Architecture Strategy

The Spider Trap: Fixing 12 Million Wasted Crawls

Not Indexed

12.6M

Actually Indexed

103K

Crawl Waste

99.1%

Diagnosis: Crawl Budget Inefficiency

During an audit of a large enterprise retailer, we analyzed the ratio of 'Crawled' vs 'Indexed' pages in Search Console. The discrepancy was critical: Google had crawled over 12.6 million URLs, but only indexed 103,000.

Of the millions of 'filtered' pages crawled, only 132 received organic search impressions in the past year. The remainder represented wasted server resources and crawl budget distraction.

The Root Cause: Uncontrolled Facets

The site allowed users to refine product grids by multiple attributes. Each filter selection appended a new query parameter to the URL. Because parameters could be stacked in any order, this created a near-infinite number of unique URLs.

html

https://site.com/category?color=red,blue,green
https://site.com/category?color=blue,red,green
https://site.com/category?color=green,blue,red

The Strategic Solution: The 'Fragments' Strategy

To mitigate crawl waste while preserving UX, we prescribed a multi-tier defense strategy.

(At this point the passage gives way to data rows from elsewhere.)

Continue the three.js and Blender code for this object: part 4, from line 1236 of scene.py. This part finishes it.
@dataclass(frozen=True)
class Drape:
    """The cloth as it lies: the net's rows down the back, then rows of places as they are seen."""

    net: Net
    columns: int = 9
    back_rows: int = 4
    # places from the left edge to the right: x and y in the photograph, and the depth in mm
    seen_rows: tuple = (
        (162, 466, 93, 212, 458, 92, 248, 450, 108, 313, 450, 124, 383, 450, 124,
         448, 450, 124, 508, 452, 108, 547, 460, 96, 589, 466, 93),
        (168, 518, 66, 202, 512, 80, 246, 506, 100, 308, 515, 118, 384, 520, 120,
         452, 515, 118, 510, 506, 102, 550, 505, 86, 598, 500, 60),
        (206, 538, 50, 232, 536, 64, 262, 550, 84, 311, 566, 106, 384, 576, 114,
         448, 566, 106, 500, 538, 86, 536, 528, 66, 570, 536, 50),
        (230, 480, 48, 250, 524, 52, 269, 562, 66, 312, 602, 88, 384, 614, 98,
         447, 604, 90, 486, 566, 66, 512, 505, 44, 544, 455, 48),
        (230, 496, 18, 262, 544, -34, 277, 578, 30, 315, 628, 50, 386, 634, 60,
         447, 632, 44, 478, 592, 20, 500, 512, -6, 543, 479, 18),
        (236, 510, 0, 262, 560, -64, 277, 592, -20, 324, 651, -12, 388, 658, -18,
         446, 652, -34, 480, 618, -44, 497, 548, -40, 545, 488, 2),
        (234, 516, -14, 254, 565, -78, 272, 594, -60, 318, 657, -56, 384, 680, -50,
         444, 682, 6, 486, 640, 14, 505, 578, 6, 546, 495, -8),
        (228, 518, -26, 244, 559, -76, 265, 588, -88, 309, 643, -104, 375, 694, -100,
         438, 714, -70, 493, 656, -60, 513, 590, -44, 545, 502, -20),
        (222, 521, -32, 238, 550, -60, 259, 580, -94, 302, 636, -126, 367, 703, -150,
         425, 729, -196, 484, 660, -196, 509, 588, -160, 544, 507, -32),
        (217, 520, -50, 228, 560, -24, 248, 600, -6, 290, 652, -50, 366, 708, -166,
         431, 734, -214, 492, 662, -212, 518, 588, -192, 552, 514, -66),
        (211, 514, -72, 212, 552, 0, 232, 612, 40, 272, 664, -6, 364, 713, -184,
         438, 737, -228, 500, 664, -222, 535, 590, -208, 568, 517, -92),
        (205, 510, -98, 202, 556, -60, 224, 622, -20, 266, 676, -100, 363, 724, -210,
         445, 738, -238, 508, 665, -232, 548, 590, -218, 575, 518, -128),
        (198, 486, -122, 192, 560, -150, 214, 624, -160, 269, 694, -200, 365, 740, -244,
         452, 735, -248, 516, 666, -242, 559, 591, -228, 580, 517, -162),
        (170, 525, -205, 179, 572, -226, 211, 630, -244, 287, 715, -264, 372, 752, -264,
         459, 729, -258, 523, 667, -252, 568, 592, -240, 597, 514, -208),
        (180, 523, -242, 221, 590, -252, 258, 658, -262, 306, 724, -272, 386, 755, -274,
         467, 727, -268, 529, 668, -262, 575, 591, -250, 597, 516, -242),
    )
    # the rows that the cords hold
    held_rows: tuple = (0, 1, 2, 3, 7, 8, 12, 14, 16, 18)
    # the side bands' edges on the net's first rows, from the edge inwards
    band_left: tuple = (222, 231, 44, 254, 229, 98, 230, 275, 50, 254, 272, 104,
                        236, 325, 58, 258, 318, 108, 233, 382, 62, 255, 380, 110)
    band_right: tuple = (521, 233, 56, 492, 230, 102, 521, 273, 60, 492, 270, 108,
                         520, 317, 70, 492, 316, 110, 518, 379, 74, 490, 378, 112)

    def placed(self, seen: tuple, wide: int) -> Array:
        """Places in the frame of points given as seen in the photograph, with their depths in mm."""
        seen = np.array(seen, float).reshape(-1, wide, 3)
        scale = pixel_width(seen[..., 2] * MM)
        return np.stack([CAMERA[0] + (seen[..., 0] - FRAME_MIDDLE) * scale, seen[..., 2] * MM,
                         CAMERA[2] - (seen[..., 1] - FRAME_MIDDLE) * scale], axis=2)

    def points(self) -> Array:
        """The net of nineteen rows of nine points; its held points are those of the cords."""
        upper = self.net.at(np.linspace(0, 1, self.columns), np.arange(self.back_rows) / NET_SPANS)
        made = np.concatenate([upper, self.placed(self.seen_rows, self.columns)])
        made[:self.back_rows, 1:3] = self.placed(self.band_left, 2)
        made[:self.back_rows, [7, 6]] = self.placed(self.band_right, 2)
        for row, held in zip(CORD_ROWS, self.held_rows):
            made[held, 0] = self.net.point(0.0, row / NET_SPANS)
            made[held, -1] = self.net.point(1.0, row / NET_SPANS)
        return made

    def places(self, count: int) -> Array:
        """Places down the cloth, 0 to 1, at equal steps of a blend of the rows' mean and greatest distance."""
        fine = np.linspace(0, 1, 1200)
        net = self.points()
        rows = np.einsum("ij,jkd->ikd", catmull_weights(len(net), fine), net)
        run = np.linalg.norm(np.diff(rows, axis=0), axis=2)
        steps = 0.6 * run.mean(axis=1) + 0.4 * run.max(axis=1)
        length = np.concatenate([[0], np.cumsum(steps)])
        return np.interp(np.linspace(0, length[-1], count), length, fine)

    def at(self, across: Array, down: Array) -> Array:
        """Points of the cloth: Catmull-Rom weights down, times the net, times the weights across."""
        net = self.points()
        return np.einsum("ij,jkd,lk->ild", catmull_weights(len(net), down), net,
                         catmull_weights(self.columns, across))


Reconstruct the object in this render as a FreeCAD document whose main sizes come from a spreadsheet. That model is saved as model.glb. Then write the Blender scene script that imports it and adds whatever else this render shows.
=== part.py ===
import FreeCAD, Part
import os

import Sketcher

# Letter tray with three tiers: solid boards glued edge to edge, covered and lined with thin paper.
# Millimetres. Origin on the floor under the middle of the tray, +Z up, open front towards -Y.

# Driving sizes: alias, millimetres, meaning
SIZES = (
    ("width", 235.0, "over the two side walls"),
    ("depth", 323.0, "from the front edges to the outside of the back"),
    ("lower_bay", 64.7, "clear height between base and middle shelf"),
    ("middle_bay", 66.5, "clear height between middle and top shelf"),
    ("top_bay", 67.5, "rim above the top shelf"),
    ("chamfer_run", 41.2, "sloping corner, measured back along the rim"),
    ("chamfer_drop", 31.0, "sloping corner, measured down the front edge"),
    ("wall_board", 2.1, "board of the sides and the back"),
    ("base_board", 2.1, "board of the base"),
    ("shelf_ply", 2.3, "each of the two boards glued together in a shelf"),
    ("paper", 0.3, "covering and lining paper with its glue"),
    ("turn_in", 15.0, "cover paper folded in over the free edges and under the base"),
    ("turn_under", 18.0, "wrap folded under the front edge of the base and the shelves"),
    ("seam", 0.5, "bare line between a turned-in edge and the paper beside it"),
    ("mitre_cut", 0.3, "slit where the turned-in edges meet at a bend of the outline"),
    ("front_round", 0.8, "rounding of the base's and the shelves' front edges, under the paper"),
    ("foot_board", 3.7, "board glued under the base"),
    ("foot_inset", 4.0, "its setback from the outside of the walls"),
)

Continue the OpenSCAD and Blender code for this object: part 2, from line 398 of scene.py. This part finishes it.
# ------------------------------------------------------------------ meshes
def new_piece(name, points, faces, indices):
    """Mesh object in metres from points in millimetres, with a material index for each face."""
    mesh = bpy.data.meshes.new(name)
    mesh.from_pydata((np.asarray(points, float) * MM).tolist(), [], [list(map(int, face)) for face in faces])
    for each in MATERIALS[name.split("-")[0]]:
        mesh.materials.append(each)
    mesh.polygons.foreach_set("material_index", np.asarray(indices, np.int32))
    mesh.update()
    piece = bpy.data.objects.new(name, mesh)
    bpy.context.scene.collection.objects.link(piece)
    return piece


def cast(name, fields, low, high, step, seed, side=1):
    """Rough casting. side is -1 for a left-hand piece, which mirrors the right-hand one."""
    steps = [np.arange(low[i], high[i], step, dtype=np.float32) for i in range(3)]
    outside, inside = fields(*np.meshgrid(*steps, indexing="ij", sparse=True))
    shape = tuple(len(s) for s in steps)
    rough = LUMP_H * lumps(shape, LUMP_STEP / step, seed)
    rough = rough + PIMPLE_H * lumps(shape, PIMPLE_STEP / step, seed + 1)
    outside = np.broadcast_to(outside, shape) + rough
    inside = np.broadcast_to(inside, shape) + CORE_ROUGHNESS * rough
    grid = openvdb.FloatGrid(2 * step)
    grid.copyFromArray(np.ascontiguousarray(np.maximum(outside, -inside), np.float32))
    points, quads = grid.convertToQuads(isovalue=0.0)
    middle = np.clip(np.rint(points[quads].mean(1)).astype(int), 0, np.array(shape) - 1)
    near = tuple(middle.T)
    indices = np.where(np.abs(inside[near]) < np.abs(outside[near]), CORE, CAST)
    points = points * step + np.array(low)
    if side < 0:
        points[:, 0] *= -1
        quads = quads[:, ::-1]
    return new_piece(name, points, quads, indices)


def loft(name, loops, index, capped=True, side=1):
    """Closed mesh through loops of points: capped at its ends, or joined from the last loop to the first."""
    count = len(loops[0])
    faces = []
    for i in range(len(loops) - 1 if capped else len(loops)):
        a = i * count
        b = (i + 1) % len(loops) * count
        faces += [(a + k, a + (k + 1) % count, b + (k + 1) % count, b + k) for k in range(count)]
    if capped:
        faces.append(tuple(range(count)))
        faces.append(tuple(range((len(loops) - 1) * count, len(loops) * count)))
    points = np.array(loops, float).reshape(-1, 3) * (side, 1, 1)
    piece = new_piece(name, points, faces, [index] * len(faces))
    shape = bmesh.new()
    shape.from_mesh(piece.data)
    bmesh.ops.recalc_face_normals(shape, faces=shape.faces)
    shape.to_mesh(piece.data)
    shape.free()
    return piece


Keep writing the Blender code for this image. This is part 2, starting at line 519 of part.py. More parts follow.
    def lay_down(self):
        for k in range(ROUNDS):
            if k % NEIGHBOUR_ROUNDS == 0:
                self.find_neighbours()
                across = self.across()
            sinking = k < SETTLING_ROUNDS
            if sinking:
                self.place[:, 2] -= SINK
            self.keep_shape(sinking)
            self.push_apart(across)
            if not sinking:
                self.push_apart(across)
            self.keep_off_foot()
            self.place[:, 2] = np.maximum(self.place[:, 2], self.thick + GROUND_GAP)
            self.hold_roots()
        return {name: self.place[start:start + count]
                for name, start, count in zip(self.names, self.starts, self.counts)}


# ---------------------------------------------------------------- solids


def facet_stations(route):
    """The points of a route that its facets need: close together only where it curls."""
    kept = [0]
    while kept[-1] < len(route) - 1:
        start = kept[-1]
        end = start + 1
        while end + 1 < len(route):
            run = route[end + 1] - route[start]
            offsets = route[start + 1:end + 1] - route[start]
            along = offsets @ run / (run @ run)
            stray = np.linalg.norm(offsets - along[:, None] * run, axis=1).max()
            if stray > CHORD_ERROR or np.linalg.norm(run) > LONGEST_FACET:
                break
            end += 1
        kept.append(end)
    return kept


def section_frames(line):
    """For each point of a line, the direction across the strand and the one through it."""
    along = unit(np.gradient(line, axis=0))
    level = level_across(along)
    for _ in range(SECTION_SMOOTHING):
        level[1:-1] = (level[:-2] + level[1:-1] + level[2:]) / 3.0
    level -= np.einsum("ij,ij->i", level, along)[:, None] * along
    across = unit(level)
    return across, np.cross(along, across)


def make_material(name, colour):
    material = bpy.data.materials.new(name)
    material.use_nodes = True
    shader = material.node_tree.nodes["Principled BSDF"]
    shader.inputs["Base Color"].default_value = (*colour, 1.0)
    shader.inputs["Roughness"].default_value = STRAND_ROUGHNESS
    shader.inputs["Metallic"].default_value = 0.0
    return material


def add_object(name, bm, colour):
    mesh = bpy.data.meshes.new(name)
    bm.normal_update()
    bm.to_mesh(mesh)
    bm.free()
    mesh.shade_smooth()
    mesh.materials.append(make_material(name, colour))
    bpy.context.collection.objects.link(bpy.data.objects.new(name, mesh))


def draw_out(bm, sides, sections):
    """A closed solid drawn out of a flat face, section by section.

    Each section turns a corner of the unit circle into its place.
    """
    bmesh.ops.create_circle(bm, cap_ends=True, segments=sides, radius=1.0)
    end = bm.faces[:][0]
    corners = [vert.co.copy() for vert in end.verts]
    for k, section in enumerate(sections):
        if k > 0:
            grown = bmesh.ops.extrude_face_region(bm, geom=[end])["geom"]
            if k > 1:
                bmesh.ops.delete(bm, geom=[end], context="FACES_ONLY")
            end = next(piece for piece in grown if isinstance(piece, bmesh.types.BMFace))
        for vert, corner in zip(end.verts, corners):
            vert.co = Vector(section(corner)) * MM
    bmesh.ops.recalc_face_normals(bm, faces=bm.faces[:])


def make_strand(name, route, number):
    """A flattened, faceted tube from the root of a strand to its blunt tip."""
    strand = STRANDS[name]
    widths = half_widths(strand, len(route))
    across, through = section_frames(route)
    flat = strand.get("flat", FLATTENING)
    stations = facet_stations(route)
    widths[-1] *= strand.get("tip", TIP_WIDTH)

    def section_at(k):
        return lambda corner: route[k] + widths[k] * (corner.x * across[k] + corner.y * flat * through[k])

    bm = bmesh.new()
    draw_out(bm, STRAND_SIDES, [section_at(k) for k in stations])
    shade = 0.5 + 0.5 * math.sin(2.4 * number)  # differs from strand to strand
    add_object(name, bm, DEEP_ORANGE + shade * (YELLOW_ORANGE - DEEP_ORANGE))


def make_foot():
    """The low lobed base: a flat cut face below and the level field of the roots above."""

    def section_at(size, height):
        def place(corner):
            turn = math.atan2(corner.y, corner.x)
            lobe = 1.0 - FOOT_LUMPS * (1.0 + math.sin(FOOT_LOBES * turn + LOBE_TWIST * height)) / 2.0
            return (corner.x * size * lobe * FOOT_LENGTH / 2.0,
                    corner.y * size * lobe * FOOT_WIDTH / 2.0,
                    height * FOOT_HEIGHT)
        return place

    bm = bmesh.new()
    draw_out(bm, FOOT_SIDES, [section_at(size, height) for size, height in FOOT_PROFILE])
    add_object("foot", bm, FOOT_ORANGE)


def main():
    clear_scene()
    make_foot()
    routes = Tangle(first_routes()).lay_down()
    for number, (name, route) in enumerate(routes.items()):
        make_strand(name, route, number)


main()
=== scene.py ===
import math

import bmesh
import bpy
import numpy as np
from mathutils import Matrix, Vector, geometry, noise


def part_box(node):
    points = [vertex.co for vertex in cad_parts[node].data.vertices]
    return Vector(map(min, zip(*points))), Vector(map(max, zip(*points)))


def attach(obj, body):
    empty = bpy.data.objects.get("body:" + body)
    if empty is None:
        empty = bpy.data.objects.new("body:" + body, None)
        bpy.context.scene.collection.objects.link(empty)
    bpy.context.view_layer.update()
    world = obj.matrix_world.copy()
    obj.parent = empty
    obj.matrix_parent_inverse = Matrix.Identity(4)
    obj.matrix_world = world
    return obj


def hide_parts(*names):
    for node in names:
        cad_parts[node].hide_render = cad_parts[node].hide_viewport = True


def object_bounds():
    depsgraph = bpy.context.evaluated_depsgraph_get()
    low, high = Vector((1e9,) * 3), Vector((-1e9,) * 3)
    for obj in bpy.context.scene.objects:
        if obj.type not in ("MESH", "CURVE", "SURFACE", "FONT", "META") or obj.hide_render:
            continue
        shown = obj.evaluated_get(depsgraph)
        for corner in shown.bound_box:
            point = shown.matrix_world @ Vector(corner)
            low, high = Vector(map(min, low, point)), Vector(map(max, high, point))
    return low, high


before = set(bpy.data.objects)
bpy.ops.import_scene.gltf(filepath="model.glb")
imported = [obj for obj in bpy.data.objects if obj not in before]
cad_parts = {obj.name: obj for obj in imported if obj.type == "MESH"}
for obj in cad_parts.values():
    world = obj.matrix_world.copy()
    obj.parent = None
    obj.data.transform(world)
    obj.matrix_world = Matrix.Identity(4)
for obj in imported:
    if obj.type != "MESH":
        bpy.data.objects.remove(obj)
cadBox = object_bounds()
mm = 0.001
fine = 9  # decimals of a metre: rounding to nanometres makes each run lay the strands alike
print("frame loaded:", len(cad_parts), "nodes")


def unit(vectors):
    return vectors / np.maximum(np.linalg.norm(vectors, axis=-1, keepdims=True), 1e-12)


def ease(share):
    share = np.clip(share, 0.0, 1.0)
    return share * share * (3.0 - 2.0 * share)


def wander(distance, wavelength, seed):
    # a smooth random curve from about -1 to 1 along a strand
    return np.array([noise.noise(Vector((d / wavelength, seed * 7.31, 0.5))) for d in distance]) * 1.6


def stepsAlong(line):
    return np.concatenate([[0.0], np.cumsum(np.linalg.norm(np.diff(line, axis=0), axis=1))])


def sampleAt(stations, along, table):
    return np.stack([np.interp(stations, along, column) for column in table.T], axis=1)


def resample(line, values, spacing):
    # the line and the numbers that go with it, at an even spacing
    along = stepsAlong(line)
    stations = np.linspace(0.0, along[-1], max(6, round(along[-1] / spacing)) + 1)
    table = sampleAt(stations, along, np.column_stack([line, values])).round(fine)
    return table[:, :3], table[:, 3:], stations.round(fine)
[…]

1. Immediate Triage: Robots.txt Blocking

We identified specific URL patterns generated exclusively by the filter engine (e.g., `filter.color`) and implemented strict Disallow rules to halt crawler access immediately.

yaml

User-agent: *
Disallow: /*?filter.color=*
Disallow: /*facets=*

2. The Long-Term Fix: URL Fragments

For permanent architecture, we recommended migrating filter state from Query Parameters (`?`) to URL Fragments (`#`). Search engines ignore the hash fragment, ensuring only the canonical category page is crawled while maintaining user functionality.